* [Recorded data]

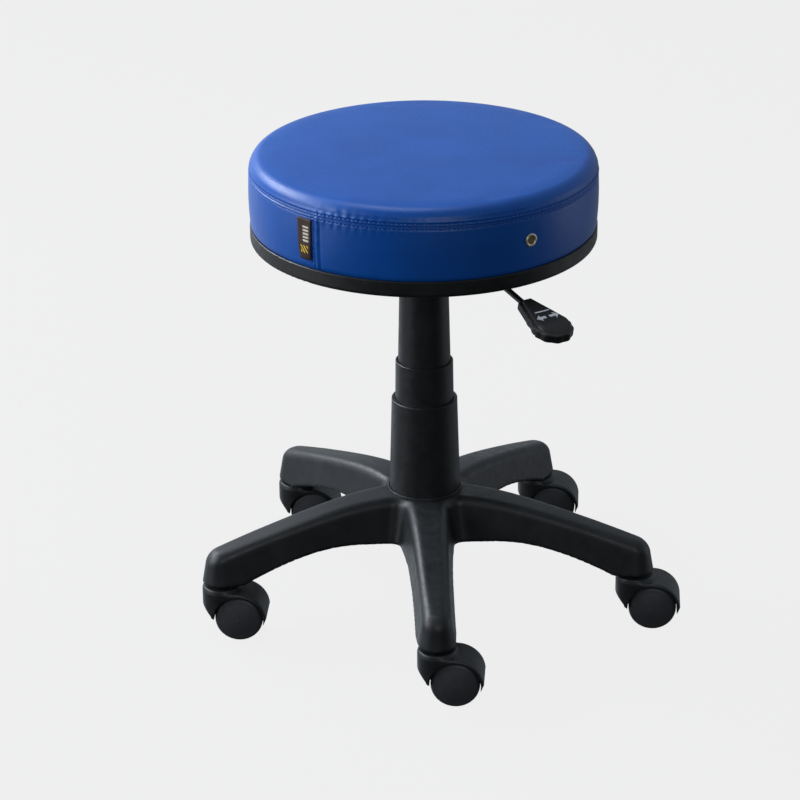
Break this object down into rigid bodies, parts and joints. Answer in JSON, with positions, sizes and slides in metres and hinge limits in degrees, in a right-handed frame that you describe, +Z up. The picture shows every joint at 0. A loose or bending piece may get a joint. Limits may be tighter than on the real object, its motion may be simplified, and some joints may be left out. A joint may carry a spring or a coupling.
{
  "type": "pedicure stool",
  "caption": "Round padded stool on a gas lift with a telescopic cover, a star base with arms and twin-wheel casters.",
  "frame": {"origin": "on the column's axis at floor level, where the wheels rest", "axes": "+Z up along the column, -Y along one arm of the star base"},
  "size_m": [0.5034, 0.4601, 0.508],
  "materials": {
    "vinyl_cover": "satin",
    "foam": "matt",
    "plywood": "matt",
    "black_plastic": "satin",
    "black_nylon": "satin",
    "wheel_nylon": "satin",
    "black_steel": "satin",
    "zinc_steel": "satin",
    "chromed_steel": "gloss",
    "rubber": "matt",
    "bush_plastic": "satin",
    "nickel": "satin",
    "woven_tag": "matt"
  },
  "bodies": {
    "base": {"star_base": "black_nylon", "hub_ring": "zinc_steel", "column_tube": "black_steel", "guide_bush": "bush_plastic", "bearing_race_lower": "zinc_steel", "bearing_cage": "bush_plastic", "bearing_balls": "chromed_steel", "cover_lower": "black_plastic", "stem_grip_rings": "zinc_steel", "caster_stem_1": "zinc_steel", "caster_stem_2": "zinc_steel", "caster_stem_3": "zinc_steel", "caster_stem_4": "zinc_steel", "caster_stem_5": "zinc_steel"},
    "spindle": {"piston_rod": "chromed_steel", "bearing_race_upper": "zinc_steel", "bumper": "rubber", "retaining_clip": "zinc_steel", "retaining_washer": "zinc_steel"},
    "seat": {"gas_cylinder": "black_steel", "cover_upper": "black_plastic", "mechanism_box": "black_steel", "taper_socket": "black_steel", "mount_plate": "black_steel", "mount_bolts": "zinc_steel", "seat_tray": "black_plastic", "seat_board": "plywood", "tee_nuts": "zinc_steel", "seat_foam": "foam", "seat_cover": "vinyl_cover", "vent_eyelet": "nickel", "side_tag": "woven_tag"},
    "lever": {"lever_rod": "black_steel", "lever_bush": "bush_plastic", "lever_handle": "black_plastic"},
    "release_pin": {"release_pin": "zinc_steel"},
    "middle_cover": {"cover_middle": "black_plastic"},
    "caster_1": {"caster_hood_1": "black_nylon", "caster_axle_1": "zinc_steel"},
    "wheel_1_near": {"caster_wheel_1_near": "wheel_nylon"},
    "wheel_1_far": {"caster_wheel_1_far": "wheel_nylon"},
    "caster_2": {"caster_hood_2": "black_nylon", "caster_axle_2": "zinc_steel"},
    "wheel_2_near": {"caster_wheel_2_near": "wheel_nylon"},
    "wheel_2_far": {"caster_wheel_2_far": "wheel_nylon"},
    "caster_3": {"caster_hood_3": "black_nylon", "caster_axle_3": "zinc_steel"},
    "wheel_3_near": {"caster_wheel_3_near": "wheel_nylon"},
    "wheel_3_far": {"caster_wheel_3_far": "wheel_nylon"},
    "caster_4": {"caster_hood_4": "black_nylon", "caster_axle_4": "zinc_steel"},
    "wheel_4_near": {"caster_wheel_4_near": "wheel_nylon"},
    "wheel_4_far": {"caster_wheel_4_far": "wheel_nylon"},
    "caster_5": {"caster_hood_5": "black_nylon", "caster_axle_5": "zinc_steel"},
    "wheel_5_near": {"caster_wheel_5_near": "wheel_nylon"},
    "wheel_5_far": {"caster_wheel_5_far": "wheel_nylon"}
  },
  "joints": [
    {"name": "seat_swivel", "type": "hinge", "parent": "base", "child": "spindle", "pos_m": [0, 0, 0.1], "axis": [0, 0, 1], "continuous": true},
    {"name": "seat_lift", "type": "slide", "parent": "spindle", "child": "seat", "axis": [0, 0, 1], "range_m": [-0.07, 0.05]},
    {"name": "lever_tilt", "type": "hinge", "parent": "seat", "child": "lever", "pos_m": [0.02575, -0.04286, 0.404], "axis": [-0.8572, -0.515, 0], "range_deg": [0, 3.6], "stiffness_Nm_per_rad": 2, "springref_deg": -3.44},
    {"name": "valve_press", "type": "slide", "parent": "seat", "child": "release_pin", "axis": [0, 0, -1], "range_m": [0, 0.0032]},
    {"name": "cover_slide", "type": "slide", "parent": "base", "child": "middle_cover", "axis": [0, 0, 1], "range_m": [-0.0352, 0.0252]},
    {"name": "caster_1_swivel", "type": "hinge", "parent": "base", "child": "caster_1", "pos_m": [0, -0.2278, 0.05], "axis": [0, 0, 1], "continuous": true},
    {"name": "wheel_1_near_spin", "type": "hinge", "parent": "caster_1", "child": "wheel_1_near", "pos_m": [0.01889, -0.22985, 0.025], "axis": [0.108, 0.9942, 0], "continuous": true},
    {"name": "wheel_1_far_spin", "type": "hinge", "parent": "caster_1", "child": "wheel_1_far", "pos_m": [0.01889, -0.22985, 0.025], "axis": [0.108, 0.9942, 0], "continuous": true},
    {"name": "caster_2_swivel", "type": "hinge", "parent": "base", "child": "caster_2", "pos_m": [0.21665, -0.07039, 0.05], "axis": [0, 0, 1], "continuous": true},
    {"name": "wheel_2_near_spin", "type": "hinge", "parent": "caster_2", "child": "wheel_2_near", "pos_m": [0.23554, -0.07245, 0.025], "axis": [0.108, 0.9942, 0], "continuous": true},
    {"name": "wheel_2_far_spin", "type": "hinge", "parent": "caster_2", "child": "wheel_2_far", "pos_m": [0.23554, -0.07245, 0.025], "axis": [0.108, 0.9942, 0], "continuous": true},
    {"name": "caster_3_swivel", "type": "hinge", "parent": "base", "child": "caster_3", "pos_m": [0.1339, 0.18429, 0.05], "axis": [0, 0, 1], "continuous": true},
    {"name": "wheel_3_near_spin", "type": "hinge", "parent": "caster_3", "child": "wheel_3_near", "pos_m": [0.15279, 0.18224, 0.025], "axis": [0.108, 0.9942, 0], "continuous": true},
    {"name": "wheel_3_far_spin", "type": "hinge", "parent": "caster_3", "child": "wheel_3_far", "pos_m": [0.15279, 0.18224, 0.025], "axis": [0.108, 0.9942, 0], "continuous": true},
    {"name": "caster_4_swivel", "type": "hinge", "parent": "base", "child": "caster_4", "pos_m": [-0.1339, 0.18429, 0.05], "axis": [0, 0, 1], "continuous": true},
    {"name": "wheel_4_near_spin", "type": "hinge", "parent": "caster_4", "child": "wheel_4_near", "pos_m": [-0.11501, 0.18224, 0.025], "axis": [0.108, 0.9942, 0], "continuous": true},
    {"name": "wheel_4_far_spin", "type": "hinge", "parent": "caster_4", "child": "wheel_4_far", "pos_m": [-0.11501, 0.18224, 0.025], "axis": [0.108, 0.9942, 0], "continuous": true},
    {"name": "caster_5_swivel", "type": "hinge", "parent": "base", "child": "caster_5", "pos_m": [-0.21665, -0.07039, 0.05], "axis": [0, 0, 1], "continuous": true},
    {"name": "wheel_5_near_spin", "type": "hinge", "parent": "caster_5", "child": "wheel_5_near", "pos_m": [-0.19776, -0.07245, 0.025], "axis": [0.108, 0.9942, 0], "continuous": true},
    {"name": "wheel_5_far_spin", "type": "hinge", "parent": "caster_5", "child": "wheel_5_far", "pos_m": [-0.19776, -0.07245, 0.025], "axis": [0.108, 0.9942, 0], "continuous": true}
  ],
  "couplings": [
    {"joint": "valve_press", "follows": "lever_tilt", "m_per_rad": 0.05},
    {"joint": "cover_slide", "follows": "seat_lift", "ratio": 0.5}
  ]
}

* [What to do] Repeat the material word for word, in full.

* [Correct result]
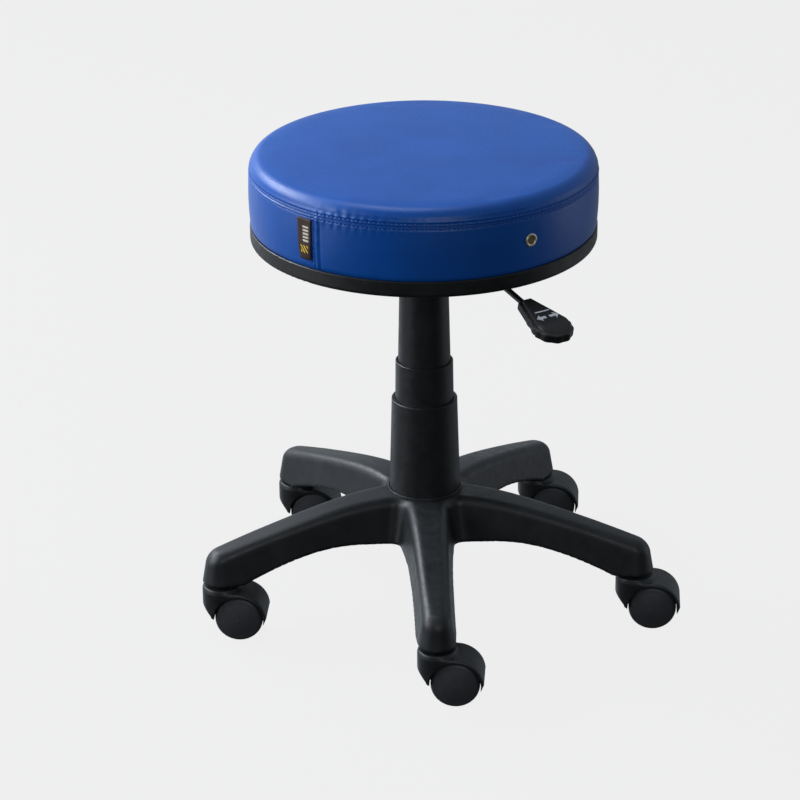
Break this object down into rigid bodies, parts and joints. Answer in JSON, with positions, sizes and slides in metres and hinge limits in degrees, in a right-handed frame that you describe, +Z up. The picture shows every joint at 0. A loose or bending piece may get a joint. Limits may be tighter than on the real object, its motion may be simplified, and some joints may be left out. A joint may carry a spring or a coupling.
{
  "type": "pedicure stool",
  "caption": "Round padded stool on a gas lift with a telescopic cover, a star base with arms and twin-wheel casters.",
  "frame": {"origin": "on the column's axis at floor level, where the wheels rest", "axes": "+Z up along the column, -Y along one arm of the star base"},
  "size_m": [0.5034, 0.4601, 0.508],
  "materials": {
    "vinyl_cover": "satin",
    "foam": "matt",
    "plywood": "matt",
    "black_plastic": "satin",
    "black_nylon": "satin",
    "wheel_nylon": "satin",
    "black_steel": "satin",
    "zinc_steel": "satin",
    "chromed_steel": "gloss",
    "rubber": "matt",
    "bush_plastic": "satin",
    "nickel": "satin",
    "woven_tag": "matt"
  },
  "bodies": {
    "base": {"star_base": "black_nylon", "hub_ring": "zinc_steel", "column_tube": "black_steel", "guide_bush": "bush_plastic", "bearing_race_lower": "zinc_steel", "bearing_cage": "bush_plastic", "bearing_balls": "chromed_steel", "cover_lower": "black_plastic", "stem_grip_rings": "zinc_steel", "caster_stem_1": "zinc_steel", "caster_stem_2": "zinc_steel", "caster_stem_3": "zinc_steel", "caster_stem_4": "zinc_steel", "caster_stem_5": "zinc_steel"},
    "spindle": {"piston_rod": "chromed_steel", "bearing_race_upper": "zinc_steel", "bumper": "rubber", "retaining_clip": "zinc_steel", "retaining_washer": "zinc_steel"},
    "seat": {"gas_cylinder": "black_steel", "cover_upper": "black_plastic", "mechanism_box": "black_steel", "taper_socket": "black_steel", "mount_plate": "black_steel", "mount_bolts": "zinc_steel", "seat_tray": "black_plastic", "seat_board": "plywood", "tee_nuts": "zinc_steel", "seat_foam": "foam", "seat_cover": "vinyl_cover", "vent_eyelet": "nickel", "side_tag": "woven_tag"},
    "lever": {"lever_rod": "black_steel", "lever_bush": "bush_plastic", "lever_handle": "black_plastic"},
    "release_pin": {"release_pin": "zinc_steel"},
    "middle_cover": {"cover_middle": "black_plastic"},
    "caster_1": {"caster_hood_1": "black_nylon", "caster_axle_1": "zinc_steel"},
    "wheel_1_near": {"caster_wheel_1_near": "wheel_nylon"},
    "wheel_1_far": {"caster_wheel_1_far": "wheel_nylon"},
    "caster_2": {"caster_hood_2": "black_nylon", "caster_axle_2": "zinc_steel"},
    "wheel_2_near": {"caster_wheel_2_near": "wheel_nylon"},
    "wheel_2_far": {"caster_wheel_2_far": "wheel_nylon"},
    "caster_3": {"caster_hood_3": "black_nylon", "caster_axle_3": "zinc_steel"},
    "wheel_3_near": {"caster_wheel_3_near": "wheel_nylon"},
    "wheel_3_far": {"caster_wheel_3_far": "wheel_nylon"},
    "caster_4": {"caster_hood_4": "black_nylon", "caster_axle_4": "zinc_steel"},
    "wheel_4_near": {"caster_wheel_4_near": "wheel_nylon"},
    "wheel_4_far": {"caster_wheel_4_far": "wheel_nylon"},
    "caster_5": {"caster_hood_5": "black_nylon", "caster_axle_5": "zinc_steel"},
    "wheel_5_near": {"caster_wheel_5_near": "wheel_nylon"},
    "wheel_5_far": {"caster_wheel_5_far": "wheel_nylon"}
  },
  "joints": [
    {"name": "seat_swivel", "type": "hinge", "parent": "base", "child": "spindle", "pos_m": [0, 0, 0.1], "axis": [0, 0, 1], "continuous": true},
    {"name": "seat_lift", "type": "slide", "parent": "spindle", "child": "seat", "axis": [0, 0, 1], "range_m": [-0.07, 0.05]},
    {"name": "lever_tilt", "type": "hinge", "parent": "seat", "child": "lever", "pos_m": [0.02575, -0.04286, 0.404], "axis": [-0.8572, -0.515, 0], "range_deg": [0, 3.6], "stiffness_Nm_per_rad": 2, "springref_deg": -3.44},
    {"name": "valve_press", "type": "slide", "parent": "seat", "child": "release_pin", "axis": [0, 0, -1], "range_m": [0, 0.0032]},
    {"name": "cover_slide", "type": "slide", "parent": "base", "child": "middle_cover", "axis": [0, 0, 1], "range_m": [-0.0352, 0.0252]},
    {"name": "caster_1_swivel", "type": "hinge", "parent": "base", "child": "caster_1", "pos_m": [0, -0.2278, 0.05], "axis": [0, 0, 1], "continuous": true},
    {"name": "wheel_1_near_spin", "type": "hinge", "parent": "caster_1", "child": "wheel_1_near", "pos_m": [0.01889, -0.22985, 0.025], "axis": [0.108, 0.9942, 0], "continuous": true},
    {"name": "wheel_1_far_spin", "type": "hinge", "parent": "caster_1", "child": "wheel_1_far", "pos_m": [0.01889, -0.22985, 0.025], "axis": [0.108, 0.9942, 0], "continuous": true},
    {"name": "caster_2_swivel", "type": "hinge", "parent": "base", "child": "caster_2", "pos_m": [0.21665, -0.07039, 0.05], "axis": [0, 0, 1], "continuous": true},
    {"name": "wheel_2_near_spin", "type": "hinge", "parent": "caster_2", "child": "wheel_2_near", "pos_m": [0.23554, -0.07245, 0.025], "axis": [0.108, 0.9942, 0], "continuous": true},
    {"name": "wheel_2_far_spin", "type": "hinge", "parent": "caster_2", "child": "wheel_2_far", "pos_m": [0.23554, -0.07245, 0.025], "axis": [0.108, 0.9942, 0], "continuous": true},
    {"name": "caster_3_swivel", "type": "hinge", "parent": "base", "child": "caster_3", "pos_m": [0.1339, 0.18429, 0.05], "axis": [0, 0, 1], "continuous": true},
    {"name": "wheel_3_near_spin", "type": "hinge", "parent": "caster_3", "child": "wheel_3_near", "pos_m": [0.15279, 0.18224, 0.025], "axis": [0.108, 0.9942, 0], "continuous": true},
    {"name": "wheel_3_far_spin", "type": "hinge", "parent": "caster_3", "child": "wheel_3_far", "pos_m": [0.15279, 0.18224, 0.025], "axis": [0.108, 0.9942, 0], "continuous": true},
    {"name": "caster_4_swivel", "type": "hinge", "parent": "base", "child": "caster_4", "pos_m": [-0.1339, 0.18429, 0.05], "axis": [0, 0, 1], "continuous": true},
    {"name": "wheel_4_near_spin", "type": "hinge", "parent": "caster_4", "child": "wheel_4_near", "pos_m": [-0.11501, 0.18224, 0.025], "axis": [0.108, 0.9942, 0], "continuous": true},
    {"name": "wheel_4_far_spin", "type": "hinge", "parent": "caster_4", "child": "wheel_4_far", "pos_m": [-0.11501, 0.18224, 0.025], "axis": [0.108, 0.9942, 0], "continuous": true},
    {"name": "caster_5_swivel", "type": "hinge", "parent": "base", "child": "caster_5", "pos_m": [-0.21665, -0.07039, 0.05], "axis": [0, 0, 1], "continuous": true},
    {"name": "wheel_5_near_spin", "type": "hinge", "parent": "caster_5", "child": "wheel_5_near", "pos_m": [-0.19776, -0.07245, 0.025], "axis": [0.108, 0.9942, 0], "continuous": true},
    {"name": "wheel_5_far_spin", "type": "hinge", "parent": "caster_5", "child": "wheel_5_far", "pos_m": [-0.19776, -0.07245, 0.025], "axis": [0.108, 0.9942, 0], "continuous": true}
  ],
  "couplings": [
    {"joint": "valve_press", "follows": "lever_tilt", "m_per_rad": 0.05},
    {"joint": "cover_slide", "follows": "seat_lift", "ratio": 0.5}
  ]
}